WHAT YOU SHOULD DO
The lines to print start at the one containing "The OpenSCAD and" and end at the one containing "reach = max(v.co.dot(out)"; print them exactly, ends included, and only them.

SUPPLIED RECORDS
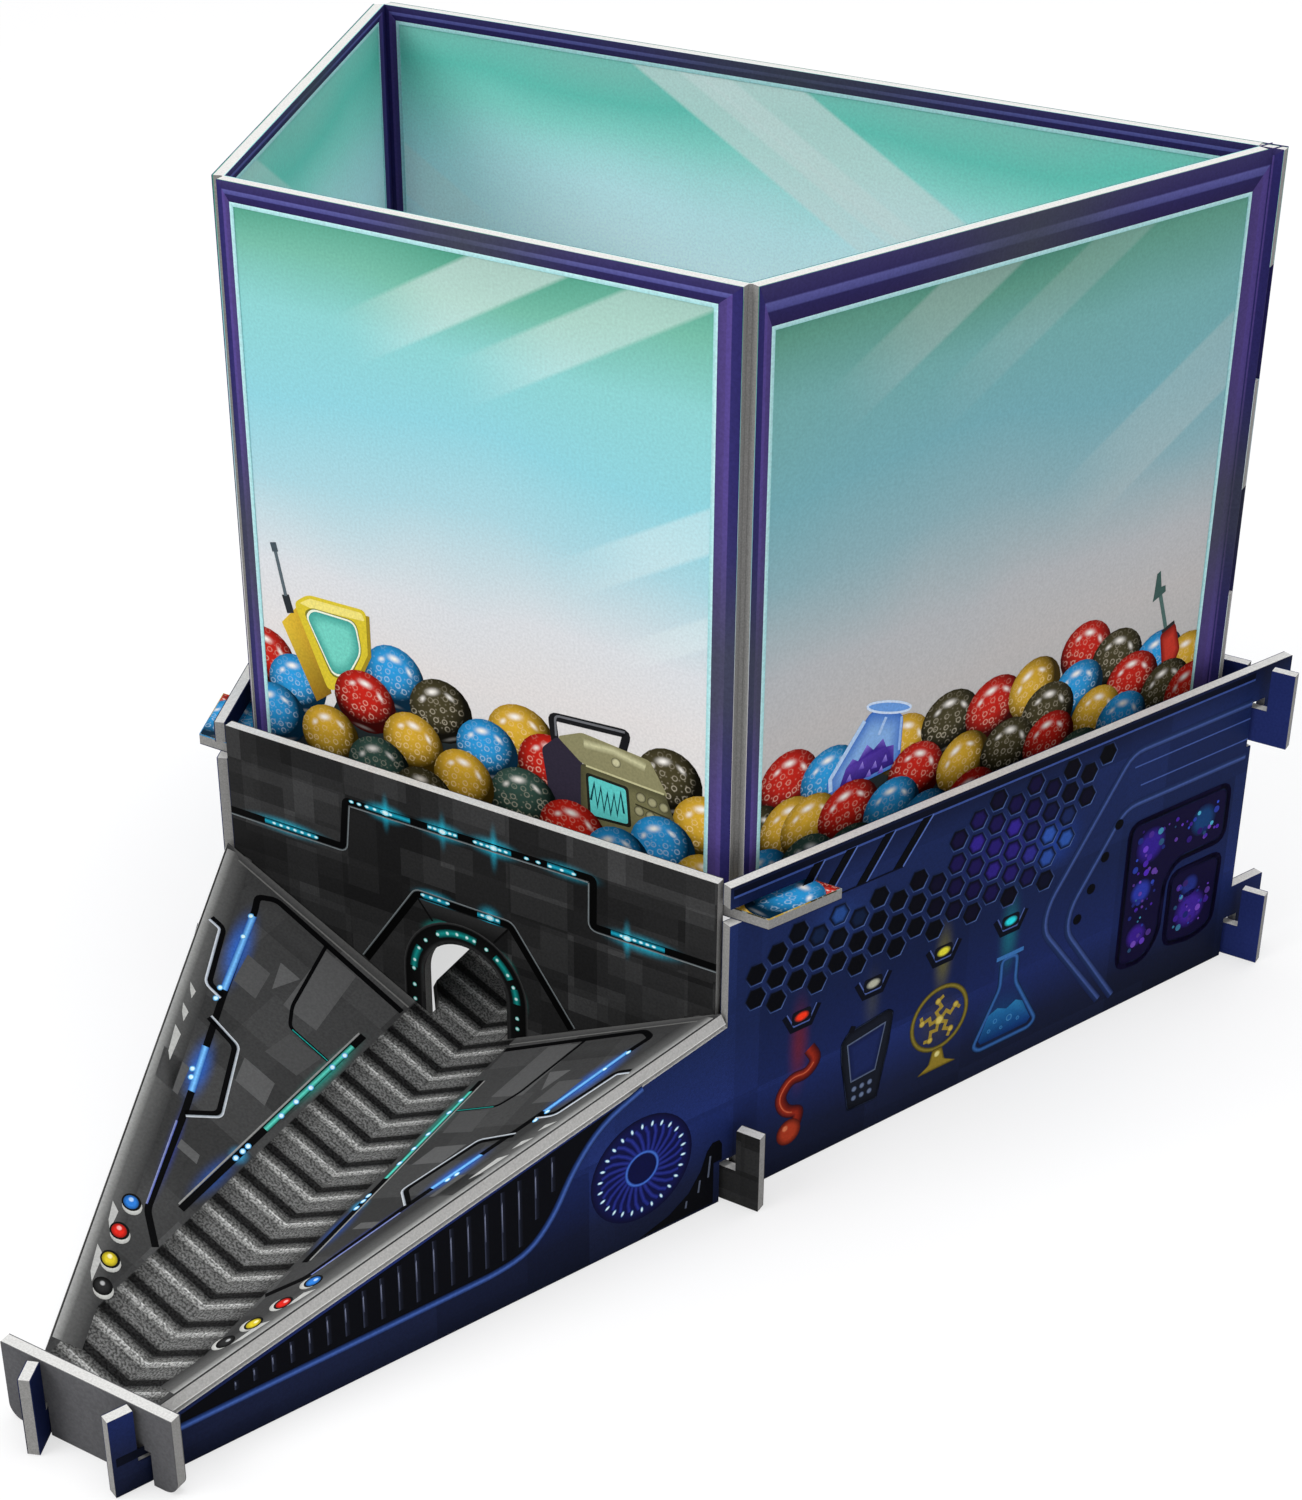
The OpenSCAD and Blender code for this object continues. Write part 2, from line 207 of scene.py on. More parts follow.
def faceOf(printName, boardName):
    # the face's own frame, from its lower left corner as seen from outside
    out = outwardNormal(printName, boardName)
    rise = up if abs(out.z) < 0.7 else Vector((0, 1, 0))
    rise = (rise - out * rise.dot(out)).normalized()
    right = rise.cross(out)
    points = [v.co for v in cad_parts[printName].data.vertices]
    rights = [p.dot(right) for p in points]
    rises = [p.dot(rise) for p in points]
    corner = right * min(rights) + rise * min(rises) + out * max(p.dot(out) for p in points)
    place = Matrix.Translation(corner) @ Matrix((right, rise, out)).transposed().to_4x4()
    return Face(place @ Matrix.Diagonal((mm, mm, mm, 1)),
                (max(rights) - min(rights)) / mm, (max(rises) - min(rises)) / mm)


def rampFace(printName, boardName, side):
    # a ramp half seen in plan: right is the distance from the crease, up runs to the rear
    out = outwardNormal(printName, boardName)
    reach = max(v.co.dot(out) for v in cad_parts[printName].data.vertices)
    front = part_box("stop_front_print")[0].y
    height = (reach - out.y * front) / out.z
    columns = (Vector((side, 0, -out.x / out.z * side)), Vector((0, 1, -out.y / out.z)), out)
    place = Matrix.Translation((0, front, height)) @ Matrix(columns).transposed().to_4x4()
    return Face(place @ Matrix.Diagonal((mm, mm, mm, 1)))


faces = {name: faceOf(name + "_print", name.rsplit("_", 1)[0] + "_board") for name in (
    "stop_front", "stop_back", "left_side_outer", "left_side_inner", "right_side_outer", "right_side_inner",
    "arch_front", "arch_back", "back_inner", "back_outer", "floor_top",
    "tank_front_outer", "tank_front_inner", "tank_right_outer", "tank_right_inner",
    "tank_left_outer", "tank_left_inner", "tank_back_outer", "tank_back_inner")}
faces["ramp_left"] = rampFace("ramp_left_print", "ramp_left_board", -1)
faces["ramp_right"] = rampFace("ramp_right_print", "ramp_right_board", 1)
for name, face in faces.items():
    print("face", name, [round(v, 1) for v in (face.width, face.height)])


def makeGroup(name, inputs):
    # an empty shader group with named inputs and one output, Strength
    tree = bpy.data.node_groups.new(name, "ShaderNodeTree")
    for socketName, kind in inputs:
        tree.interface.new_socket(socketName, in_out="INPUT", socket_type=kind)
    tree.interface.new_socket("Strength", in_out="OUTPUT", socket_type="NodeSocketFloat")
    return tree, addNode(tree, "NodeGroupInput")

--

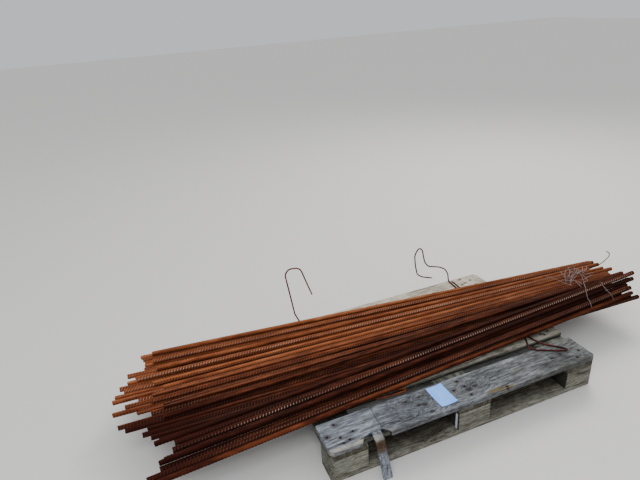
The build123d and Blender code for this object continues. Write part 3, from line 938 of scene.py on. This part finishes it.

ANSWER FOR THIS EXERCISE
The OpenSCAD and Blender code for this object continues. Write part 2, from line 207 of scene.py on. More parts follow.
def faceOf(printName, boardName):
    # the face's own frame, from its lower left corner as seen from outside
    out = outwardNormal(printName, boardName)
    rise = up if abs(out.z) < 0.7 else Vector((0, 1, 0))
    rise = (rise - out * rise.dot(out)).normalized()
    right = rise.cross(out)
    points = [v.co for v in cad_parts[printName].data.vertices]
    rights = [p.dot(right) for p in points]
    rises = [p.dot(rise) for p in points]
    corner = right * min(rights) + rise * min(rises) + out * max(p.dot(out) for p in points)
    place = Matrix.Translation(corner) @ Matrix((right, rise, out)).transposed().to_4x4()
    return Face(place @ Matrix.Diagonal((mm, mm, mm, 1)),
                (max(rights) - min(rights)) / mm, (max(rises) - min(rises)) / mm)


def rampFace(printName, boardName, side):
    # a ramp half seen in plan: right is the distance from the crease, up runs to the rear
    out = outwardNormal(printName, boardName)
    reach = max(v.co.dot(out) for v in cad_parts[printName].data.vertices)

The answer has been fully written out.